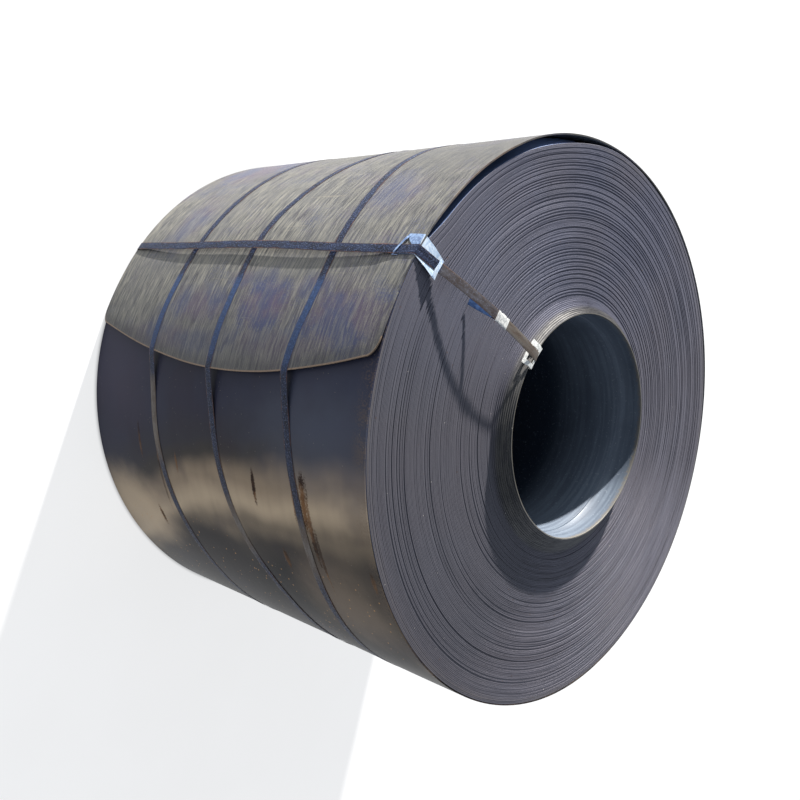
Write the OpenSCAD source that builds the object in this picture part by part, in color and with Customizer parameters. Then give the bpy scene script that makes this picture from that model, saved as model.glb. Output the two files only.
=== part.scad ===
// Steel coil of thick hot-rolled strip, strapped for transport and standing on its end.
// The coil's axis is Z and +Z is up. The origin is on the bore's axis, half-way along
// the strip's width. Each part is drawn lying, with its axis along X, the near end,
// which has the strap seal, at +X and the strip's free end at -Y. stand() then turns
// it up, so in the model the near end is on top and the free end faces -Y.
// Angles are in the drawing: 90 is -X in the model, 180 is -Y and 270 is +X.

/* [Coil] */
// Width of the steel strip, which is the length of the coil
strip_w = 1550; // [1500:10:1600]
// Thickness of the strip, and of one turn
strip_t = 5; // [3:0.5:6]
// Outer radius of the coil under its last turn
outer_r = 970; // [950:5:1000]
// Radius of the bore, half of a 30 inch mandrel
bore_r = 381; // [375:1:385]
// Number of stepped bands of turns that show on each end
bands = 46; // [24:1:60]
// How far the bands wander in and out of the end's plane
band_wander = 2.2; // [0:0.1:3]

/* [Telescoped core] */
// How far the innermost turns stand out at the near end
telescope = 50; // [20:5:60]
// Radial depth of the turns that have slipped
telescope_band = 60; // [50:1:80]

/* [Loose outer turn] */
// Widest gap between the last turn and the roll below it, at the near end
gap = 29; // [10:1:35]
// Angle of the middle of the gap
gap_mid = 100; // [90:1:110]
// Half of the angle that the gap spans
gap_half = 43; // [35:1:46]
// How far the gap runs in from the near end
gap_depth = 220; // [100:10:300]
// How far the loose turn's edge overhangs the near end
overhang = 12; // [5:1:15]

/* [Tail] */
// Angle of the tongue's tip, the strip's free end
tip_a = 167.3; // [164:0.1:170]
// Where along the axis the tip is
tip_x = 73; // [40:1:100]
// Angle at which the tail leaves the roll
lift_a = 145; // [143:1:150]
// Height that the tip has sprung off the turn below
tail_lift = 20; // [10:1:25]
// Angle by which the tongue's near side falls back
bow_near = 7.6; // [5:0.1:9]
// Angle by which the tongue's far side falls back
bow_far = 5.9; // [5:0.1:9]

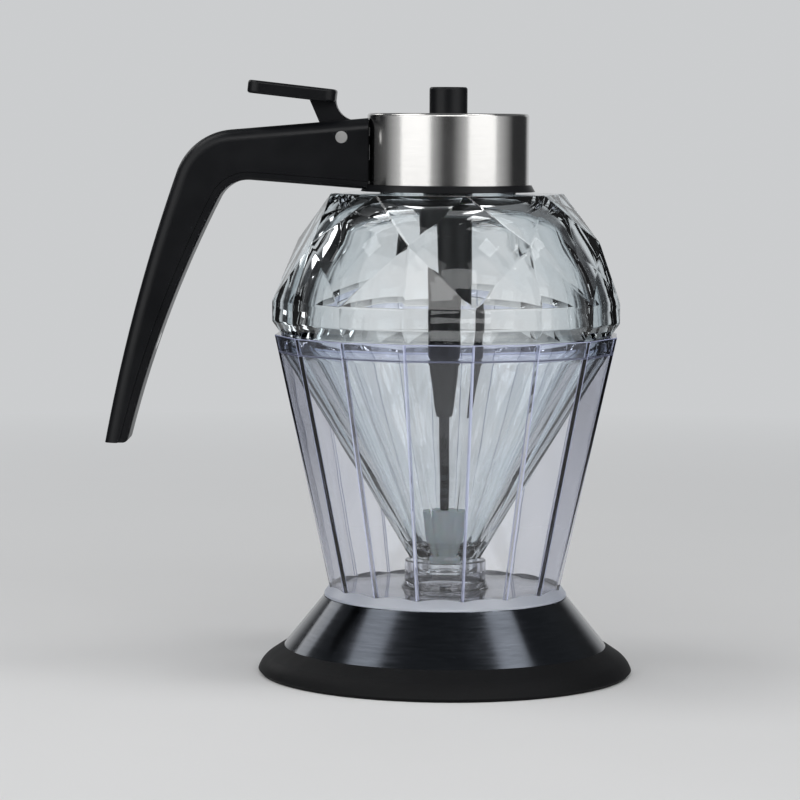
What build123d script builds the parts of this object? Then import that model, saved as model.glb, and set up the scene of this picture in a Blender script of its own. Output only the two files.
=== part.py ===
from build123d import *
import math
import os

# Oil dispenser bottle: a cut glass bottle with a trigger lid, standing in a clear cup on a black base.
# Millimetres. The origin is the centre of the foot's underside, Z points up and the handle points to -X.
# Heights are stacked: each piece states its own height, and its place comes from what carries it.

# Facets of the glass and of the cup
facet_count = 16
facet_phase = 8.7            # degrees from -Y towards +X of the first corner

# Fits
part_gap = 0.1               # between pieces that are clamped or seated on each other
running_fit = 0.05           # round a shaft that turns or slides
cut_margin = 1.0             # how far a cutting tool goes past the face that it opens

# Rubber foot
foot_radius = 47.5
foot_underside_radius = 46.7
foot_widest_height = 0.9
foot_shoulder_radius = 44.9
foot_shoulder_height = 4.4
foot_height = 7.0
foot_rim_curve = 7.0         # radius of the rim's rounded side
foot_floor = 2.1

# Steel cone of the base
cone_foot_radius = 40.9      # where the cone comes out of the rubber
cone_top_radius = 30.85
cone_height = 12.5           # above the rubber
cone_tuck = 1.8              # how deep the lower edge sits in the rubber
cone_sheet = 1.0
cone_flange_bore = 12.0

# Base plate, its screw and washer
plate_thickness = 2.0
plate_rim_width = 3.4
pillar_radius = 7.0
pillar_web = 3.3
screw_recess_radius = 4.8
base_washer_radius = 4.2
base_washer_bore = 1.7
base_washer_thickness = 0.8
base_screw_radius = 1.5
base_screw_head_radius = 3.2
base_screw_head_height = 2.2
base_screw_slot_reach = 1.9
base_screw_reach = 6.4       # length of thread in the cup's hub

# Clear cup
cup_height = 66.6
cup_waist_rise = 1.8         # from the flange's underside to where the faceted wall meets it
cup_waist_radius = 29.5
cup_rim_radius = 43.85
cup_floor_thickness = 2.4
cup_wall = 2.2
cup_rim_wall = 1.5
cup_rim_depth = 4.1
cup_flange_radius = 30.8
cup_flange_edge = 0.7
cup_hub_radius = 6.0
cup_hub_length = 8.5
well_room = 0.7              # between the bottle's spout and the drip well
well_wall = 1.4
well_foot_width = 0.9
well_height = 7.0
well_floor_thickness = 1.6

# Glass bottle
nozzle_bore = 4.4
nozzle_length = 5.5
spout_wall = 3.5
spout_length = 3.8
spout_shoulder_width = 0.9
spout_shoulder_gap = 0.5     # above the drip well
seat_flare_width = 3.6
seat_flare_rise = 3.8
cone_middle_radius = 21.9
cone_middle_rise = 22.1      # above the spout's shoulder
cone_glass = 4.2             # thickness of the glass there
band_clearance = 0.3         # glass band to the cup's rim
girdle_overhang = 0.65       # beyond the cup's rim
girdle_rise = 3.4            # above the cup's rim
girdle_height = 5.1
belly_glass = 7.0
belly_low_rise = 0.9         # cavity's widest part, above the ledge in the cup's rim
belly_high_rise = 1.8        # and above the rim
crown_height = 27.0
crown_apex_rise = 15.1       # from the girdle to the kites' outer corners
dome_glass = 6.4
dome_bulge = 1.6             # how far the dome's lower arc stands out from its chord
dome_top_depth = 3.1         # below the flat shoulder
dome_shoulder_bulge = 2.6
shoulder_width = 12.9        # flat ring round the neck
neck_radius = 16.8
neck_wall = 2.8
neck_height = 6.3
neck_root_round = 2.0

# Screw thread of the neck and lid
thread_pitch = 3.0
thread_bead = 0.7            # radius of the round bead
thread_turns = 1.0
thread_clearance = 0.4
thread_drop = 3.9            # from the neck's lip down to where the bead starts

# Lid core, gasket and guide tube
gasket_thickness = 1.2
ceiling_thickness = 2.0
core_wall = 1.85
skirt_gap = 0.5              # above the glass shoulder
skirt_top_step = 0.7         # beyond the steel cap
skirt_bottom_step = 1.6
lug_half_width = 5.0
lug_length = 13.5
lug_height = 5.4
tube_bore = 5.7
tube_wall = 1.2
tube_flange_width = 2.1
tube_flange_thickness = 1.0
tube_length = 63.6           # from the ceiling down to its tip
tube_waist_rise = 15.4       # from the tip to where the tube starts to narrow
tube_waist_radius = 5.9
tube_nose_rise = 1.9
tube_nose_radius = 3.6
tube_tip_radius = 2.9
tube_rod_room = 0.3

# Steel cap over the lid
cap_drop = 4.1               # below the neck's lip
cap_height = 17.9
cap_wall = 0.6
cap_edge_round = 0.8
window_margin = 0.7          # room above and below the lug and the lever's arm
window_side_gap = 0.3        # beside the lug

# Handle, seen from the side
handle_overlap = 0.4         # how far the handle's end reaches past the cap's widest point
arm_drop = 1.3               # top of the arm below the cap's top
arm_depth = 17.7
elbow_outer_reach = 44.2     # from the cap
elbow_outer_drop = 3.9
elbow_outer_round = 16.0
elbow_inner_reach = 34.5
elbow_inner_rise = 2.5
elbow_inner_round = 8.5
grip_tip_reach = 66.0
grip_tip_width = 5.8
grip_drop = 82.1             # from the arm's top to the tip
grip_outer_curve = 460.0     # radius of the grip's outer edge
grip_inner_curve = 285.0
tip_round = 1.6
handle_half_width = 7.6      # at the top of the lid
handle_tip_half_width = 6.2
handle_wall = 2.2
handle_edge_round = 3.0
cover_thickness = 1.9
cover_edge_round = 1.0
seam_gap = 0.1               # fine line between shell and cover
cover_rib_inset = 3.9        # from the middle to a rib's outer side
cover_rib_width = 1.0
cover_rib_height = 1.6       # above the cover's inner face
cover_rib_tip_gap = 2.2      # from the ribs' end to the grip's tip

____

● GOAL OF THE EXERCISE:
Reproduce the records above exactly, from the first line through the line containing "and 270 is +X.", and output nothing else.

● EXERCISE RESULT:
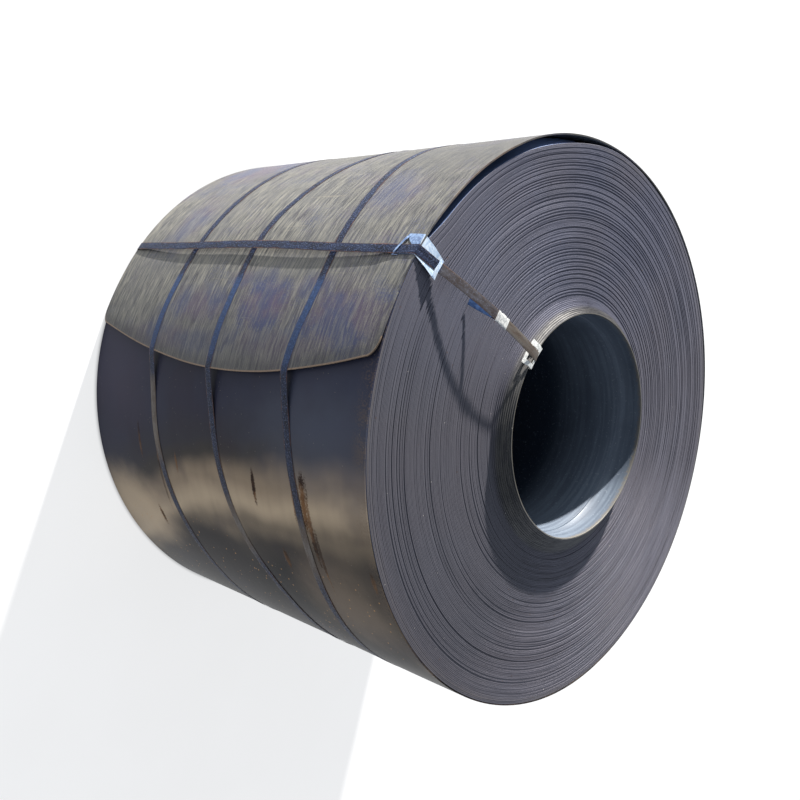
Write the OpenSCAD source that builds the object in this picture part by part, in color and with Customizer parameters. Then give the bpy scene script that makes this picture from that model, saved as model.glb. Output the two files only.
=== part.scad ===
// Steel coil of thick hot-rolled strip, strapped for transport and standing on its end.
// The coil's axis is Z and +Z is up. The origin is on the bore's axis, half-way along
// the strip's width. Each part is drawn lying, with its axis along X, the near end,
// which has the strap seal, at +X and the strip's free end at -Y. stand() then turns
// it up, so in the model the near end is on top and the free end faces -Y.
// Angles are in the drawing: 90 is -X in the model, 180 is -Y and 270 is +X.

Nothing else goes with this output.